As we increase the sample size, at some point Mary becomes more accurate. Obviously once the sample size hits 50, Mary know exactly and Joe does not. Also as I said in my original reply if you want the 100% confidence bound, then of course Mary’s is smaller than Joe’s as there is less (20 vs 970) people she doesn’t know about. But other confidence bounds like 67% (roughly 1 standard deviation) favor Joe as I computed.
If you take n observations without replacement from a population of N individuals and you’re trying to estimate proportion whose true value is p, the standard error of the sample mean is equal to sqrt(p(1 - p)/n) * sqrt((N - n)/(N - 1)). That first factor is the standard error for an infinite population, and the second factor is the appropriate correction for the finite population.
Joe and Mary both have n = 30 and p = 0.1, which means that the first factor is roughly 0.055. However, for Joe, N = 1000, so the second factor is roughly 0.985. For Mary, N = 50, so the second factor is roughly 0.638. That makes Joe’s total standard error roughly 0.054, and Mary’s roughly 0.034.

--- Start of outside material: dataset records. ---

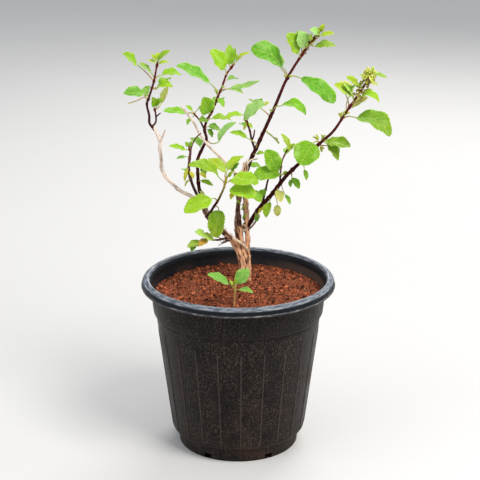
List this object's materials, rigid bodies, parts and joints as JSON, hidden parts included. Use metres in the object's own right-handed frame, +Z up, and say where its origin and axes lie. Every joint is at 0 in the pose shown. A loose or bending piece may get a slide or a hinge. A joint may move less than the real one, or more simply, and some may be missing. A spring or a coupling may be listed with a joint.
{
  "type": "potted holy basil plant",
  "caption": "Young holy basil plant with woody branching stems, toothed oval leaves and a flower spike, growing in soil in a round black ribbed nursery pot.",
  "frame": {"origin": "middle of the pot's foot, on the ground", "axes": "+Z up the pot's axis; the plant's front, with the seedling before the trunk, faces -Y and +X is to its right"},
  "size_m": [0.2687, 0.2034, 0.4422],
  "materials": {
    "pot": "satin",
    "soil": "matte",
    "bark": "matte",
    "stem": "satin",
    "leaf": "satin",
    "bract": "satin"
  },
  "bodies": {
    "root": {"pot": "pot", "soil": "soil", "trunk": "bark", "tall_stem": "leaf", "right_stem": "leaf", "left_stem": "leaf", "middle_stem": "leaf", "gnarled_stem": "leaf", "centre_shoot": "leaf", "front_shoot": "leaf", "low_shoot": "leaf", "seedling": "leaf"}
  },
  "joints": []
}
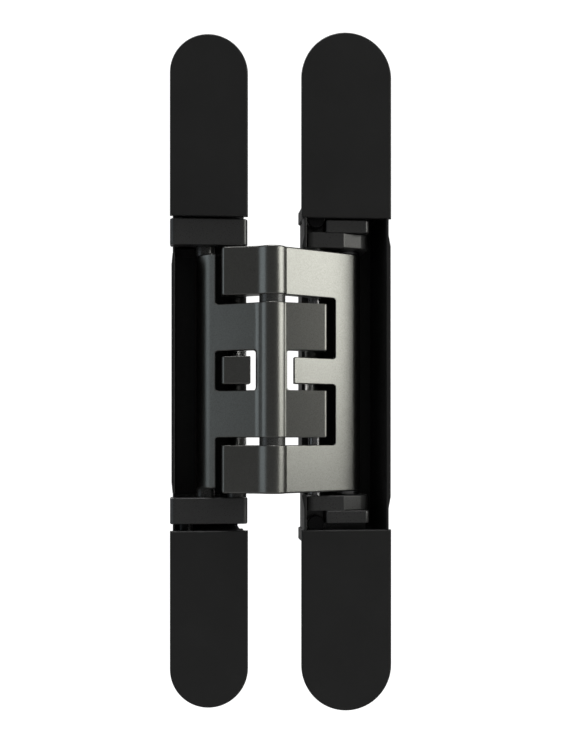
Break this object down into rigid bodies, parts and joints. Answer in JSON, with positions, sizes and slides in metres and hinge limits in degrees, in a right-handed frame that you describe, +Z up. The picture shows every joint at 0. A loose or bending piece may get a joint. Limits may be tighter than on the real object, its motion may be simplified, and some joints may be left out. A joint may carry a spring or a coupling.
{
  "type": "concealed door hinge",
  "caption": "Concealed mortise hinge for a door, opened flat, with a frame housing and a door housing joined by two crossed links.",
  "frame": {"origin": "centre of the frame housing's face, in the plane that is flush with the door frame's surface", "axes": "+X across the door edge from the frame housing to the door housing, +Y into the mortise, +Z up along the door edge"},
  "size_m": [0.0588, 0.0366, 0.18],
  "materials": {
    "housing_coat": "matte black coat on a die casting",
    "cover_coat": "fine matte black coat",
    "block_coat": "satin dark grey coat",
    "link_coat": "satin metallic grey coat with a fine grain",
    "pin_steel": "ground",
    "black_screw": "black oxide",
    "slide_plastic": "self-lubricating plastic",
    "washer_steel": "polished"
  },
  "bodies": {
    "frame_housing": {"frame_housing": "housing_coat", "frame_top_cover": "cover_coat", "frame_bottom_cover": "cover_coat", "height_screws": "black_screw"},
    "frame_carriage": {"frame_top_block": "block_coat", "frame_bottom_block": "block_coat", "frame_pivot_pin": "pin_steel"},
    "outer_link": {"outer_link": "link_coat", "outer_slide_pin": "pin_steel", "outer_slide_bushes": "slide_plastic", "outer_slide_washers": "washer_steel", "centre_pin": "pin_steel", "centre_washers": "slide_plastic", "frame_pivot_washers": "slide_plastic"},
    "inner_link": {"inner_link": "link_coat", "inner_slide_pin": "pin_steel", "inner_slide_bushes": "slide_plastic"},
    "door_carriage": {"door_top_bearing": "block_coat", "door_bottom_bearing": "block_coat", "door_top_clamp_plate": "block_coat", "door_bottom_clamp_plate": "block_coat", "clamp_screws": "black_screw", "door_pivot_pin": "pin_steel"},
    "door_housing": {"door_housing": "housing_coat", "door_top_cover": "cover_coat", "door_bottom_cover": "cover_coat"}
  },
  "joints": [
    {"name": "height_setting", "type": "slide", "parent": "frame_housing", "child": "frame_carriage", "axis": [0, 0, 1], "range_m": [-0.002, 0.001]},
    {"name": "frame_pivot", "type": "hinge", "parent": "frame_carriage", "child": "outer_link", "pos_m": [0.0075, 0.0055, 0], "axis": [0, 0, -1], "range_deg": [0, 98.16]},
    {"name": "knuckle", "type": "hinge", "parent": "outer_link", "child": "inner_link", "pos_m": [0.01625, -0.0048, 0], "axis": [0, 0, 1], "range_deg": [0, 24.75]},
    {"name": "door_pivot", "type": "hinge", "parent": "inner_link", "child": "door_carriage", "pos_m": [0.0285, 0.0055, 0], "axis": [0, 0, -1], "range_deg": [0, 106.6]},
    {"name": "side_setting", "type": "slide", "parent": "door_carriage", "child": "door_housing", "axis": [-1, 0, 0], "range_m": [0, 0.001]}
  ],
  "couplings": [
    {"joint": "knuckle", "follows": "frame_pivot", "ratio": 0.25208},
    {"joint": "door_pivot", "follows": "frame_pivot", "ratio": 1.0859}
  ]
}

The error you’re making is in assuming that the population means are random variables. They’re not; they’re fixed values. There’s no sense in which they have a variance around 10%. If you want to regard the populations as samples from the larger population, then you can do that, but at that point Joe and Mary have both observed 30 individuals from the same population, so their standard errors are equal. There’s never a point at which Joe gets more information from observing a smaller fraction of the population.